I'm not going to say that our house is 'infested' but before I moved in
here I had probably seen maybe a half dozen black widow spiders in my
life. Now, I could find a half dozen in a half hour. Fortunately they
tend to keep to themselves mostly in the garage, the shed, the deck
box, the cactus plants, the bushes and around the recycling bins.

We have quite a few black widows around here.

Those critters that we would welcome more readily tend to be more of
the furry variety and are found in large numbers. These include but are
not limited to opossums, squirrels, raccoons, coyotes and little
gophers.

There are also plenty of hummingbirds, mocking birds, crows, owls,
hawks and a ton of other birds that I have no idea what they are.

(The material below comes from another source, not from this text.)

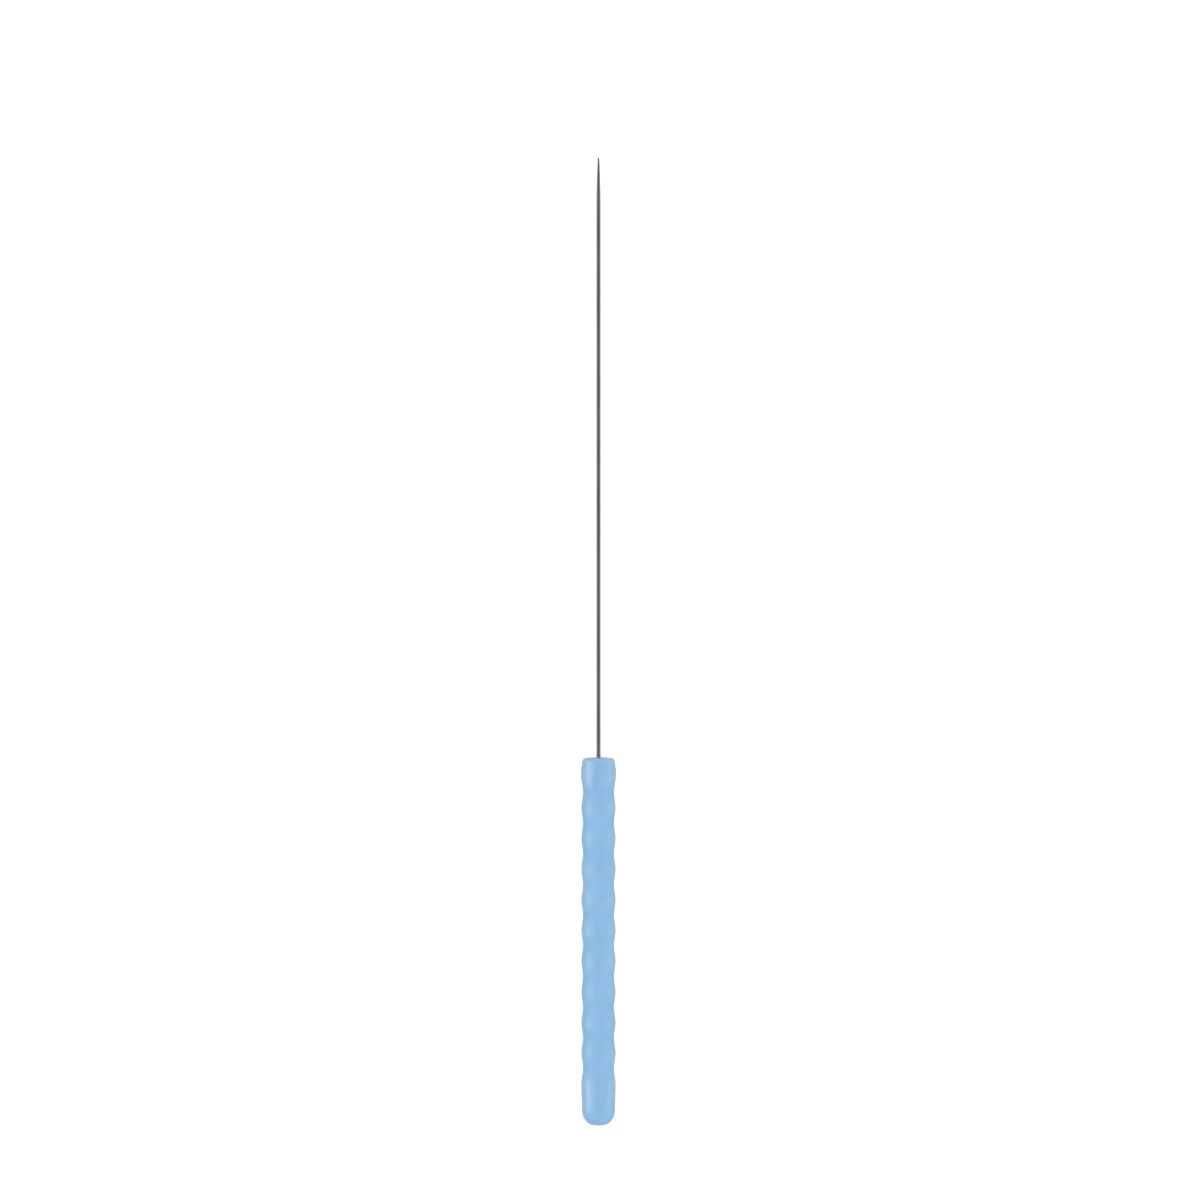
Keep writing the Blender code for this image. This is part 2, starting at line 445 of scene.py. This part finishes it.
def set_range(node, low, high, to_low, to_high):
    """Make a Map Range node take low to high smoothly to to_low to to_high."""
    node.interpolation_type = "SMOOTHSTEP"
    node.inputs["From Min"].default_value = low
    node.inputs["From Max"].default_value = high
    node.inputs["To Min"].default_value = to_low
    node.inputs["To Max"].default_value = to_high


class Nodes:
    """Short names for building a material's node tree."""

    def __init__(self, name):
        self.material = bpy.data.materials.new(name)
        self.material.use_nodes = True
        self.tree = self.material.node_tree
        self.shader = self.tree.nodes["Principled BSDF"]

    def add(self, kind, **settings):
        node = self.tree.nodes.new(kind)
        for key, value in settings.items():
            setattr(node, key, value)
        return node

    def link(self, source, target):
        self.tree.links.new(source, target)

    def place(self, scale):
        """Object coordinates, in metres, stretched by scale."""
        coordinates = self.add("ShaderNodeTexCoord")
        mapping = self.add("ShaderNodeMapping")
        mapping.inputs["Scale"].default_value = scale
        self.link(coordinates.outputs["Object"], mapping.inputs["Vector"])
        return mapping.outputs["Vector"]

    def noise(self, scale, detail=2.0, roughness=0.5):
        """Noise of about one feature for each 1/scale metres along X, Y and Z."""
        texture = self.add("ShaderNodeTexNoise")
        texture.inputs["Scale"].default_value = 1.0
        texture.inputs["Detail"].default_value = detail
        texture.inputs["Roughness"].default_value = roughness
        self.link(self.place(scale), texture.inputs["Vector"])
        return texture.outputs["Fac"]

    def spread(self, value, low, high, to_low=0.0, to_high=1.0):
        """Value, with low to high spread over to_low to to_high."""
        node = self.add("ShaderNodeMapRange")
        set_range(node, low, high, to_low, to_high)
        self.link(value, node.inputs["Value"])
        return node.outputs["Result"]

    def math(self, operation, first, second):
        node = self.add("ShaderNodeMath", operation=operation)
        for socket, value in zip(node.inputs, (first, second)):
            if isinstance(value, (int, float)):
                socket.default_value = value
            else:
                self.link(value, socket)
        return node.outputs["Value"]

    def blend(self, factor, first, second):
        """A colour from first to second. Each is a colour or a socket."""
        node = self.add("ShaderNodeMix", data_type="RGBA")
        self.link(factor, node.inputs["Factor"])
        for key, value in (("A", first), ("B", second)):
            socket = [s for s in node.inputs if s.name == key and s.type == "RGBA"][0]
            if isinstance(value, tuple):
                socket.default_value = (*value, 1.0)
            else:
                self.link(value, socket)
        return [s for s in node.outputs if s.type == "RGBA"][0]

    def attribute(self, name):
        node = self.add("ShaderNodeAttribute", attribute_type="GEOMETRY", attribute_name=name)
        return node.outputs["Fac"]

    def bump(self, height, distance, normal=None):
        node = self.add("ShaderNodeBump")
        node.inputs["Strength"].default_value = 1.0
        node.inputs["Distance"].default_value = distance
        self.link(height, node.inputs["Height"])
        if normal is not None:
            self.link(normal, node.inputs["Normal"])
        return node.outputs["Normal"]


def moulded_plastic():
    """Light blue plastic: soft flow marks, a fine spark-eroded skin, and a gloss where it is smooth."""
    n = Nodes("moulded_blue_plastic")
    flow = n.noise(FLOW_SCALE, detail=3.0)
    tint = n.blend(n.spread(flow, 0.3, 0.7), PLASTIC_DEEP, PLASTIC_LIGHT)
    specks = n.spread(n.noise(SPECK_SCALE, detail=1.0), 0.70, 0.78)
    color = n.blend(n.math("MULTIPLY", specks, SPECK_STRENGTH), tint, PLASTIC_SPECK)
    n.link(color, n.shader.inputs["Base Color"])

    skin = n.noise(SKIN_SCALE, detail=3.0, roughness=0.6)
    scuffs = n.spread(n.noise(SCUFF_SCALE, detail=1.0), 0.66, 0.74)
    rough = n.spread(skin, 0.3, 0.7, *PLASTIC_ROUGHNESS)
    scuffed = n.math("ADD", rough, n.math("MULTIPLY", scuffs, SCUFF_ROUGHNESS))
    n.link(scuffed, n.shader.inputs["Roughness"])
    coat = n.spread(scuffs, 0.0, 1.0, COAT_CLEAN, COAT_SCUFFED)
    n.link(n.math("MULTIPLY", n.attribute("polish"), coat), n.shader.inputs["Coat Weight"])
    n.shader.inputs["Coat Roughness"].default_value = COAT_ROUGHNESS
    n.shader.inputs["Coat IOR"].default_value = COAT_IOR

    peel = n.bump(n.noise(PEEL_SCALE, detail=1.0), PEEL_HEIGHT)
    grain = n.bump(skin, SKIN_HEIGHT, peel)
    n.link(n.bump(scuffs, SCUFF_HEIGHT, grain), n.shader.inputs["Normal"])
    n.shader.inputs["IOR"].default_value = PLASTIC_IOR
    n.shader.inputs["Specular IOR Level"].default_value = PLASTIC_SPECULAR
    n.shader.inputs["Subsurface Weight"].default_value = SCATTER_WEIGHT
    n.shader.inputs["Subsurface Radius"].default_value = SCATTER_RADIUS
    n.shader.inputs["Subsurface Scale"].default_value = SCATTER_SCALE
    return n.material


def drawn_steel():
    """Bright drawn wire with fine lines along it, and grinding marks round its point."""
    n = Nodes("drawn_steel_wire")
    ground = n.attribute("ground")
    drawn = n.noise(DRAWN_SCALE, detail=3.0, roughness=0.6)
    grind = n.noise(GRIND_SCALE, detail=3.0, roughness=0.6)
    patches = n.noise(PATCH_SCALE, detail=2.0)
    color = n.blend(n.spread(patches, 0.3, 0.7), STEEL_DARK, STEEL_BRIGHT)
    n.link(n.blend(ground, color, STEEL_GROUND), n.shader.inputs["Base Color"])

    wire_rough = n.spread(drawn, 0.3, 0.7, *DRAWN_ROUGHNESS)
    point_rough = n.spread(grind, 0.3, 0.7, *GROUND_ROUGHNESS)
    extra = n.math("MULTIPLY", n.math("SUBTRACT", point_rough, wire_rough), ground)
    n.link(n.math("ADD", wire_rough, extra), n.shader.inputs["Roughness"])

    along = n.math("MULTIPLY", drawn, n.math("SUBTRACT", 1.0, ground))
    lines = n.math("ADD", along, n.math("MULTIPLY", grind, ground))
    n.link(n.bump(lines, LINE_HEIGHT), n.shader.inputs["Normal"])
    n.shader.inputs["Metallic"].default_value = 1.0
    return n.material


def studio_floor():
    """A pale matt table top, very slightly mottled, exposed so that it shows as white.

    Only the camera sees it lifted to white: it lights the probe, and mirrors in it, as it is.
    """
    n = Nodes("white_table")
    mottle = n.spread(n.noise(FLOOR_MOTTLE_SCALE, detail=3.0), 0.3, 0.7)
    n.link(n.blend(mottle, FLOOR_SHADE, FLOOR_WHITE), n.shader.inputs["Base Color"])
    n.shader.inputs["Roughness"].default_value = FLOOR_ROUGHNESS
    n.shader.inputs["Specular IOR Level"].default_value = FLOOR_SPECULAR
    seen = n.add("ShaderNodeLightPath").outputs["Is Camera Ray"]
    n.link(n.math("MULTIPLY", seen, FLOOR_LIFT), n.shader.inputs["Emission Strength"])
    n.shader.inputs["Emission Color"].default_value = (1.0, 1.0, 1.0, 1.0)
    return n.material


# ---------------------------------------------------------------- studio

def make_floor():
    half = TABLE_HALF_WIDTH
    mesh = bpy.data.meshes.new("table")
    corners = [(-half, -half, 0.0), (half, -half, 0.0), (half, half, 0.0), (-half, half, 0.0)]
    mesh.from_pydata(corners, [], [(0, 1, 2, 3)])
    mesh.materials.append(studio_floor())
    floor = bpy.data.objects.new("table", mesh)
    floor.location.z = cad_bounds[0][2]
    bpy.context.scene.collection.objects.link(floor)
    return floor


def make_sky():
    """An even white tent round the table that darkens toward the zenith, where the camera hangs."""
    world = bpy.data.worlds.new("tent")
    bpy.context.scene.world = world
    world.use_nodes = True
    tree = world.node_tree
    background = tree.nodes["Background"]
    direction = tree.nodes.new("ShaderNodeTexCoord")
    split = tree.nodes.new("ShaderNodeSeparateXYZ")
    fade = tree.nodes.new("ShaderNodeMapRange")
    set_range(fade, SKY_SIDE_Z, SKY_TOP_Z, SKY_SIDE, SKY_TOP)
    tree.links.new(direction.outputs["Generated"], split.inputs["Vector"])
    tree.links.new(split.outputs["Z"], fade.inputs["Value"])
    tree.links.new(fade.outputs["Result"], background.inputs["Strength"])
    background.inputs["Color"].default_value = (1.0, 1.0, 1.0, 1.0)


def make_overhead():
    """A wide soft light from overhead that mirrors in nothing, tilted right to balance the softbox."""
    light = bpy.data.lights.new("overhead", "SUN")
    light.energy = OVERHEAD_POWER
    light.angle = math.radians(OVERHEAD_SPREAD)
    lamp = bpy.data.objects.new("overhead", light)
    lamp.visible_glossy = False
    lamp.rotation_euler = (0.0, math.radians(OVERHEAD_TILT), 0.0)
    bpy.context.scene.collection.objects.link(lamp)
    return lamp


def make_softbox():
    """A softbox on the handle's left, which spans its low to its high angle away from the zenith."""
    middle_angle = math.radians((SOFTBOX_LOW_ANGLE + SOFTBOX_HIGH_ANGLE) / 2)
    half_angle = math.radians((SOFTBOX_HIGH_ANGLE - SOFTBOX_LOW_ANGLE) / 2)
    light = bpy.data.lights.new("softbox", "AREA")
    light.shape = "RECTANGLE"
    light.size = 2 * SOFTBOX_DISTANCE * math.tan(half_angle)
    light.size_y = SOFTBOX_LENGTH
    light.energy = SOFTBOX_RADIANCE * math.pi * light.size * light.size_y
    box = bpy.data.objects.new("softbox", light)
    bpy.context.scene.collection.objects.link(box)
    toward = Vector((-math.sin(middle_angle), 0.0, math.cos(middle_angle)))
    box.location = HANDLE_MIDDLE + toward * SOFTBOX_DISTANCE
    box.rotation_euler = (0.0, -middle_angle, 0.0)
    return box


def keep_off_steel(lamps, lit_objects):
    """Let the lamps reach only lit_objects, as if a flag kept them off the steel's dark core."""
    lit = bpy.data.collections.new("lit_by_lamps")
    for obj in lit_objects:
        lit.objects.link(obj)
    for lamp in lamps:
        lamp.light_linking.receiver_collection = lit


def make_camera():
    """A long lens straight above the probe, with the point at the top of the picture."""
    camera = bpy.data.cameras.new("camera")
    camera.lens = CAMERA_LENS
    camera.sensor_width = CAMERA_SENSOR
    camera.clip_start = CAMERA_NEAR
    holder = bpy.data.objects.new("camera", camera)
    distance = VIEW_HEIGHT * CAMERA_LENS / CAMERA_SENSOR
    holder.location = PROBE_MIDDLE + Vector((VIEW_RIGHT, VIEW_UP, distance))
    bpy.context.scene.collection.objects.link(holder)
    bpy.context.scene.camera = holder
    bpy.context.scene.view_settings.view_transform = "Standard"


# ---------------------------------------------------------------- assembly

def finish_piece(piece, node, material):
    piece.data.materials.append(material)
    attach(piece, "root")
    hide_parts(node)
    return piece


make_camera()
make_sky()
table = make_floor()
handle = finish_piece(make_handle(), "handle", moulded_plastic())
finish_piece(make_needle(), "needle", drawn_steel())
keep_off_steel([make_overhead(), make_softbox()], [table, handle])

Oh, and a gazillion lizards.

And then there are the bunnies.

Linda and I are actually quite fond of bunnies so it's always kind of
heartwarming to pull up in the driveway and have a couple bunnies
nibbling grass in your front yard, even more across the street in the
neighbors yard and dozens of them, their little ears sillohouetted by
the street light, having what Linda calls a "bunny sock hop" down at
the corner.

Tupelo Ridge Drive got it's name for a good reason. It runs along a
ridge line that slopes down to a small valley below. Rancho de los
Gatos sits at the highest point of the ridge and we love to sit out in
the backyard, drink Jameson and Cabernet and watch traffic streak past on Copperhill
Drive below us.

Inevitably, critters will enter what we like to call the 'Wildlife
Highway' through our yard. The property is surrounded by a block wall
that serves as a perfect onramp to a busy throroughfare for animals.

Since we've lived here I've been looking at Zillow.com or Google Maps
images and other satellite photos of this street. For the first couple
of years the best images available were older satellite photos taken
before this tract was built back in 1985. I thought that was kind of
strange since many of the neighborhoods around us are much newer yet
there were already high-res satellite images available of them to view
at street level magnification.

My street had older, lower-res images but you could still see that there were
no streets on this hill yet. There were simply paths made by off-road
vehicles which likely followed what were previously foot paths which
likely followed what were previously animal foot paths.

I believe critters had been following the Wildlife Highway for many
decades before many people lived around here. And so they still take
the same route to get to food stores and cocktail lounges.

Yesterday, I was carrying a bag of trash around to the dumpster at the
side of the house. I turned the corner from the garage and there, out
in the open, right on the concrete slab that could be an RV park if I
had such a thing, was a dead rat.

He was no small rat either. He (I'll just assume he was a male) was
gray and had a long rat tail. Just like a rat does. Actually he was
kind of cute ... if he wasn't a rat, on my property.

He showed no sign of trauma and foul play was not suspected. His demise is as big a mystery as the Black Dahlia.

I haven't actually seen a rat on the Wildlife Highway before but other
people have. My brother for instance, when he was here visiting last
summer, said he saw one getting on the onramp. I had my back turned at
the time.

So, we know they live here too.

And that's fine, as long as they don't want to come in, which would not be a very good idea for them anyway.

Having kitties rule your house has it's advantages.